Lolly Willowes, could easily be marketed as a fantasy in which witchcraft and Satan sit quite comfortably in a remote village in post-WWI England. But the book puts its own spin on the supernatural. It doesn’t give the feeling of magical realism, nor does it have that whiff of escape into an alternative reality. The story and Lolly are very much anchored in the realities which women had to face at the beginning of the last century. Unlike conventional flavours of fantasy, where the fantastic elements are supposed to be “real”, Townsen Warner’s fantasy leans more on the satirical and the humorous.
free indirect style
Townsend Warner doesn’t beat around the bush too much. The beginning of the novel gives us the facts straight up: “When her father died, Laura Willowes went to live in London with her elder brother and his family”. The first paragraphs continue from the perspective of Caroline, Laura’s sister-in-law, who imagines Laura will feel just fine in their small guestroom. Aware that there will be a need to “wash a pair of the large linen sheets for a single guest who came but for a couple of nights”, it is only with regret that Caroline lets go of the small room, though. We can see that she’s quite the practical woman. At the same time, “Laura was not thinking at all”. She seems to take her new life in her brother’s house as a natural fact of life.
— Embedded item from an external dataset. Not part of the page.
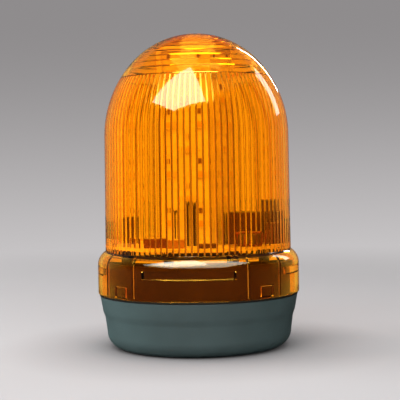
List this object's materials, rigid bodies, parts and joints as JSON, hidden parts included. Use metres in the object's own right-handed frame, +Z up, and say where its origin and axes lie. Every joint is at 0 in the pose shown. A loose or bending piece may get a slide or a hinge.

The style of writing by which the author can go into the mind of the character as close as possible and still keep some sort of distance, has been widely used since the end of the 20th century. It is called free indirect style and how Townsend Warner generally uses it in her writing is a textbook example. She lets characters use their specific voice and style, while us and the narrator can look at them from the outside. We can see their patterns of thought and their faults like being in their heads. This is how we can see that Caroline is well-intentioned, but she is part of a conservative society who holds that women must aim for marriage and best before thirty, too, while they still got a shot at it. And our narrator looks at all this with a very raised eyebrow.
the countryside
There’s two things I loved about Lolly Willowes. First, the style of writing I described in the previous paragraph, how Townsend Warner gets into the mind of characters, while at the same time keeping an ironical distance. Second, the descriptions of nature and the countryside. Her writing really makes you feel the strength of autumn and hear the wind blow on the hills around Lolly’s house.
The sky was covered with a thick, uniform haze. No ray of the declining sun broke through it, but the whole heavens were beginning to take on a dull, brassy pallor. The long afternoon was ebbing away stealthily, impassively, as though it were dying under an anaesthetic
Satan is a creature of nature as well. When Lolly first meets him, he is dressed as a gamekeeper and disappears into the woods. On their second meeting, he is a gardener tending a forlorn garden and forgotten graves. It’s like the kind of evil he embodies is the wildness and disorder of everything which life in a big city is not. And Laura was tired of having her life ordered by her family, society and the state. The countryside was the natural way out.
final thoughts
This was my first novel by Sylvia Townsend Warner and I don’t think I could have been off to a better start. Her writing is beautiful, her characters deep and her Satan very likeable. What more could I want? I really want to read more of her work, especially her more explicitly feminist and political novels. But first, short stories.
your thoughts?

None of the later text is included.